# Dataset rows
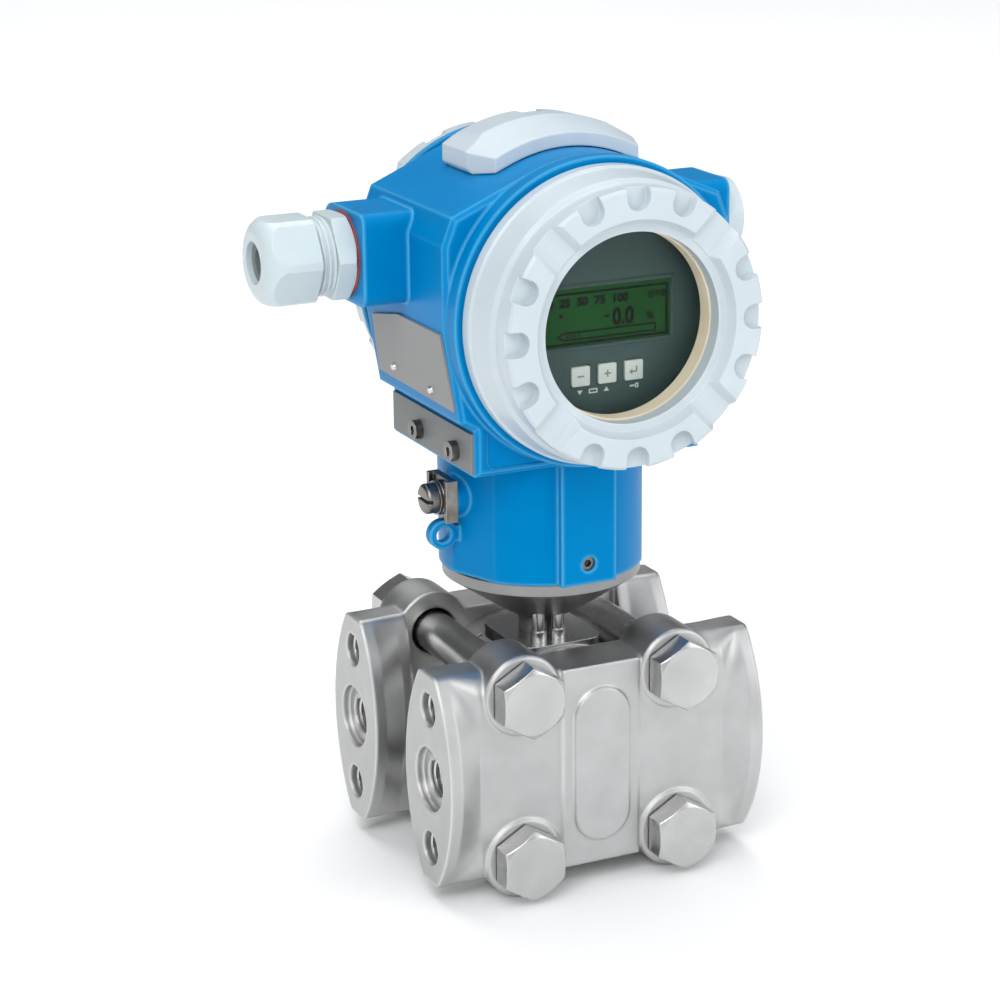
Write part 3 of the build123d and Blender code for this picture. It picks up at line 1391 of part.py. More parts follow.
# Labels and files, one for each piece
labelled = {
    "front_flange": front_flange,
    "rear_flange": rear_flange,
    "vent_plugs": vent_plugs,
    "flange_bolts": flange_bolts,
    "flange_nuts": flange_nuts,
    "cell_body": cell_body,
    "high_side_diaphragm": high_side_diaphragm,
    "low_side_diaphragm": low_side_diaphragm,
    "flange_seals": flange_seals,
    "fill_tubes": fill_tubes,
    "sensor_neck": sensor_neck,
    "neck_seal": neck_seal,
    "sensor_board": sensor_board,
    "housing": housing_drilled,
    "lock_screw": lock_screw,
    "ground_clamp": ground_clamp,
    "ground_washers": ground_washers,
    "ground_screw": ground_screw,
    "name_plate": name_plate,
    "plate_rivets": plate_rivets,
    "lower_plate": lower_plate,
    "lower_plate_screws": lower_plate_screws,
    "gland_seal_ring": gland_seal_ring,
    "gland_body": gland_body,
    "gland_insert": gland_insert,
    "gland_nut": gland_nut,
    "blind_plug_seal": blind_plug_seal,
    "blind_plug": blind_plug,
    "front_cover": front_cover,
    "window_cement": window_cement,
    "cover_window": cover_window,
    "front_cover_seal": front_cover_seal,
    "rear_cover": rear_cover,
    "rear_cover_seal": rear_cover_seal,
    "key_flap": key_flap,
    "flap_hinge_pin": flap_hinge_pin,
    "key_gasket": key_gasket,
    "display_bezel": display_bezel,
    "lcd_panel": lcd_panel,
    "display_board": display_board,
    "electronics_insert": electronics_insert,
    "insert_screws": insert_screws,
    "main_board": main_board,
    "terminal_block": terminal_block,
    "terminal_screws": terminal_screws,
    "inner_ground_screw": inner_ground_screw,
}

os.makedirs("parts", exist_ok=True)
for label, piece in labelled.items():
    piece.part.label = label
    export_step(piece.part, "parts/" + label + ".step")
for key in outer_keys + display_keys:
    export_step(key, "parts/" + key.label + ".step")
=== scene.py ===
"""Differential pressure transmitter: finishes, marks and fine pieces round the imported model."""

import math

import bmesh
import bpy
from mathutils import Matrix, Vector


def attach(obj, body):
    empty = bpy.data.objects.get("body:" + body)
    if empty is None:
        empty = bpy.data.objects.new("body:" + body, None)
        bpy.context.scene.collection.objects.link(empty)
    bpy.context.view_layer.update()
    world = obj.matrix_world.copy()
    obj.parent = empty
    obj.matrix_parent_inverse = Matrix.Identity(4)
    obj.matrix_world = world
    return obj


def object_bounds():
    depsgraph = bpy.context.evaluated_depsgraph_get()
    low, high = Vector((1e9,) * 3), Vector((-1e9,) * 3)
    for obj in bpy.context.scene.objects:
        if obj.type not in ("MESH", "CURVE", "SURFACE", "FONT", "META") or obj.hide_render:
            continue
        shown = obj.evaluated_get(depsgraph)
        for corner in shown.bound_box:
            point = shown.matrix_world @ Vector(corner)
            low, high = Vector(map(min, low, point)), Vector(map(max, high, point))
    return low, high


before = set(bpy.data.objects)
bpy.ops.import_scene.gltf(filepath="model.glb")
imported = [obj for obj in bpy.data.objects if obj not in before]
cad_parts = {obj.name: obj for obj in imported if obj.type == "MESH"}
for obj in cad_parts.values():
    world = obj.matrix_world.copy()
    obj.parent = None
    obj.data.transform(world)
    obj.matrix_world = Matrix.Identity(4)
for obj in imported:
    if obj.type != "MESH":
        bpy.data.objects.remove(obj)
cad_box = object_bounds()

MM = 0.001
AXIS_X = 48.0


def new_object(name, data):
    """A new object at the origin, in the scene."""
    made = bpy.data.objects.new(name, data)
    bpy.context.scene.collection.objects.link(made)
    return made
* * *
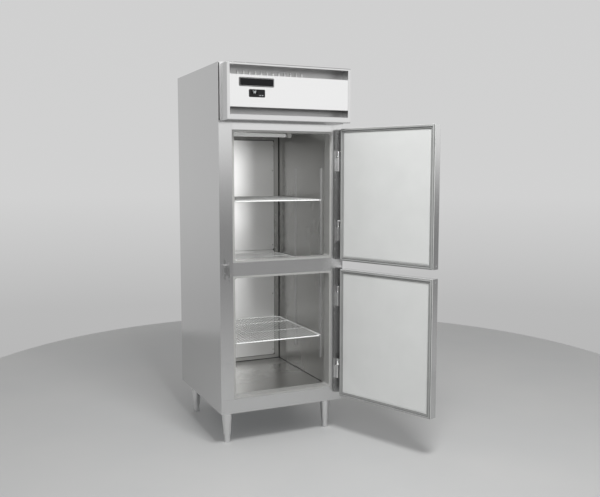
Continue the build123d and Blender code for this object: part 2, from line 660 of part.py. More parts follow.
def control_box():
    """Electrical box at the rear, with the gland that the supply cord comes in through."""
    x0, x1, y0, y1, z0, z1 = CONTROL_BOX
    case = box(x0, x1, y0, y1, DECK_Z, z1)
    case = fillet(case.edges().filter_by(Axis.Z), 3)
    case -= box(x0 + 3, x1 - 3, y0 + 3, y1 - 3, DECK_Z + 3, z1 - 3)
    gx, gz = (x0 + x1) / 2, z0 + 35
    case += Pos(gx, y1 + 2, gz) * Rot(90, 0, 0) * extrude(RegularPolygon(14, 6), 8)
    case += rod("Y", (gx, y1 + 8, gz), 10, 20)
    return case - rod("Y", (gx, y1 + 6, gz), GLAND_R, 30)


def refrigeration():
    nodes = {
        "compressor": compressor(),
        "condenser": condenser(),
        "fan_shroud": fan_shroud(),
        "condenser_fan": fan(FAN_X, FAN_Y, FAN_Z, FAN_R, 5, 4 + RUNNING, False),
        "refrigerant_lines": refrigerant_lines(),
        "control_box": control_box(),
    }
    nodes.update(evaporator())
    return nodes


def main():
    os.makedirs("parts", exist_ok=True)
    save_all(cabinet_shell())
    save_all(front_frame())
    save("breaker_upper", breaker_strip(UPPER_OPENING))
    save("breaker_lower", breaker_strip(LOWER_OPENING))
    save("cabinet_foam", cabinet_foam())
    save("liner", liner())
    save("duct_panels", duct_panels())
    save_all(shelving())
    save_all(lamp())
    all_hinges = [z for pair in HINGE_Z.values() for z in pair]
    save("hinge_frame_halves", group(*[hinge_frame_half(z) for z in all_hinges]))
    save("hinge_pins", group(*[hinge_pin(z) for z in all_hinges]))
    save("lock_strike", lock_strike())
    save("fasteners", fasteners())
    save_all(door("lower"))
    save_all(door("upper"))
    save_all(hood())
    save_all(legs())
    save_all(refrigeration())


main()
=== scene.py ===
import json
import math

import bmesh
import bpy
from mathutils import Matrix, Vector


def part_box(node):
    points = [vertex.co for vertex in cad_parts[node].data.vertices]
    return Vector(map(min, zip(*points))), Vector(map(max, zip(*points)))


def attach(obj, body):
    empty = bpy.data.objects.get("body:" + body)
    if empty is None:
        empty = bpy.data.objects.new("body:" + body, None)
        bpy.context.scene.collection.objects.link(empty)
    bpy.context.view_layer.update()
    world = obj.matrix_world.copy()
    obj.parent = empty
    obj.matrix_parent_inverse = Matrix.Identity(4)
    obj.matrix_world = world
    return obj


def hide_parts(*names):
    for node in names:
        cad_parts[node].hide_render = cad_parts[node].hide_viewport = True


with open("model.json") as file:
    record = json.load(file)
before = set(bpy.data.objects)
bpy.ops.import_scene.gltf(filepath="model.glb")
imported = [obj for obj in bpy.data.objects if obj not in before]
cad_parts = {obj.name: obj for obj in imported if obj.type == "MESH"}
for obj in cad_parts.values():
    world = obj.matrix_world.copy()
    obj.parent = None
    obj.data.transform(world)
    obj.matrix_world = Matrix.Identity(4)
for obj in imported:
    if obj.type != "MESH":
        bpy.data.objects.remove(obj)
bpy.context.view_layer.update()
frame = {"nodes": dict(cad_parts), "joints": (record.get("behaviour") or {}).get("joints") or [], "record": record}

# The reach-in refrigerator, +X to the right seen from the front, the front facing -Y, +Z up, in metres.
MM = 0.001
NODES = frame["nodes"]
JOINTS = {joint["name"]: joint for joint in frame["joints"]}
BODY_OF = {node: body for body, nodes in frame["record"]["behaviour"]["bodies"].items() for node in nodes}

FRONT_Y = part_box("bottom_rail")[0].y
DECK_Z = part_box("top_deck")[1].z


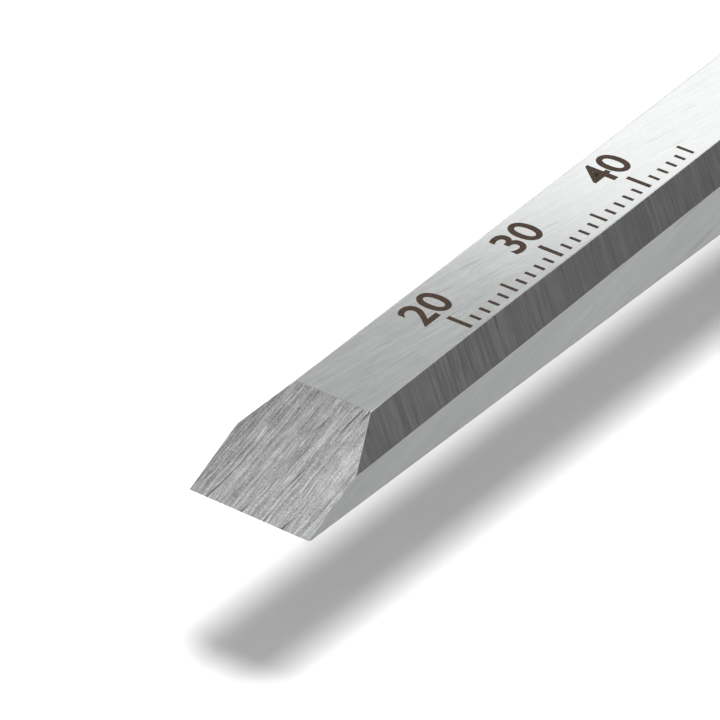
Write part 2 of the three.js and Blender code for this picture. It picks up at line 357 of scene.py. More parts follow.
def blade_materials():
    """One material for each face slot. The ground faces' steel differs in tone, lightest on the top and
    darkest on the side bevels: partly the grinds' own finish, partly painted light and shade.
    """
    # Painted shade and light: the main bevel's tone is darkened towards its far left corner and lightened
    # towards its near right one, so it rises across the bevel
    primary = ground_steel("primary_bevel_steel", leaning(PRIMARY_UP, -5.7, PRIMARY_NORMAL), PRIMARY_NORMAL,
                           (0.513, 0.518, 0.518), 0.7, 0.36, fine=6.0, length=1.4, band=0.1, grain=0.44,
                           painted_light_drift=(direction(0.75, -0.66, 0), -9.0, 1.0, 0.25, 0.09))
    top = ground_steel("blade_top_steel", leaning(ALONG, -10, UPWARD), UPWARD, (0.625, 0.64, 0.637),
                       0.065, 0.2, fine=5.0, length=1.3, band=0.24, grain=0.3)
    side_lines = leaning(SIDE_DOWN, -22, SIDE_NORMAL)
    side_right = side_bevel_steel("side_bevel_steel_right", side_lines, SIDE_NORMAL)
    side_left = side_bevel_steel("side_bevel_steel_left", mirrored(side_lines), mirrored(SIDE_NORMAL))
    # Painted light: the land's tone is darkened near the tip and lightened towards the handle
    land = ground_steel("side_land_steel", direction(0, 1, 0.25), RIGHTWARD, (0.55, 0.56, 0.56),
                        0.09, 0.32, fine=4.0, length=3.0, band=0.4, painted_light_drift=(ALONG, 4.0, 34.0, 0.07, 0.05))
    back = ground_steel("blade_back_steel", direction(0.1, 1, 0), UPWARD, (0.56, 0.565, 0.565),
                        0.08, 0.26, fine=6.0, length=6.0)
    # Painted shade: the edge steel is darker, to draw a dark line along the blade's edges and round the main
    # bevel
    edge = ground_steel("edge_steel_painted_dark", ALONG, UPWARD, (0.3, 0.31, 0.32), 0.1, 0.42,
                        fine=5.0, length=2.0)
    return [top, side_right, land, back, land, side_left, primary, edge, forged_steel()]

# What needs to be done
Output exactly the lines running from the line containing "Continue the build123d" through the line containing "return nodes", and only those lines.

# Exercise output
Continue the build123d and Blender code for this object: part 2, from line 660 of part.py. More parts follow.
def control_box():
    """Electrical box at the rear, with the gland that the supply cord comes in through."""
    x0, x1, y0, y1, z0, z1 = CONTROL_BOX
    case = box(x0, x1, y0, y1, DECK_Z, z1)
    case = fillet(case.edges().filter_by(Axis.Z), 3)
    case -= box(x0 + 3, x1 - 3, y0 + 3, y1 - 3, DECK_Z + 3, z1 - 3)
    gx, gz = (x0 + x1) / 2, z0 + 35
    case += Pos(gx, y1 + 2, gz) * Rot(90, 0, 0) * extrude(RegularPolygon(14, 6), 8)
    case += rod("Y", (gx, y1 + 8, gz), 10, 20)
    return case - rod("Y", (gx, y1 + 6, gz), GLAND_R, 30)


def refrigeration():
    nodes = {
        "compressor": compressor(),
        "condenser": condenser(),
        "fan_shroud": fan_shroud(),
        "condenser_fan": fan(FAN_X, FAN_Y, FAN_Z, FAN_R, 5, 4 + RUNNING, False),
        "refrigerant_lines": refrigerant_lines(),
        "control_box": control_box(),
    }
    nodes.update(evaporator())
    return nodes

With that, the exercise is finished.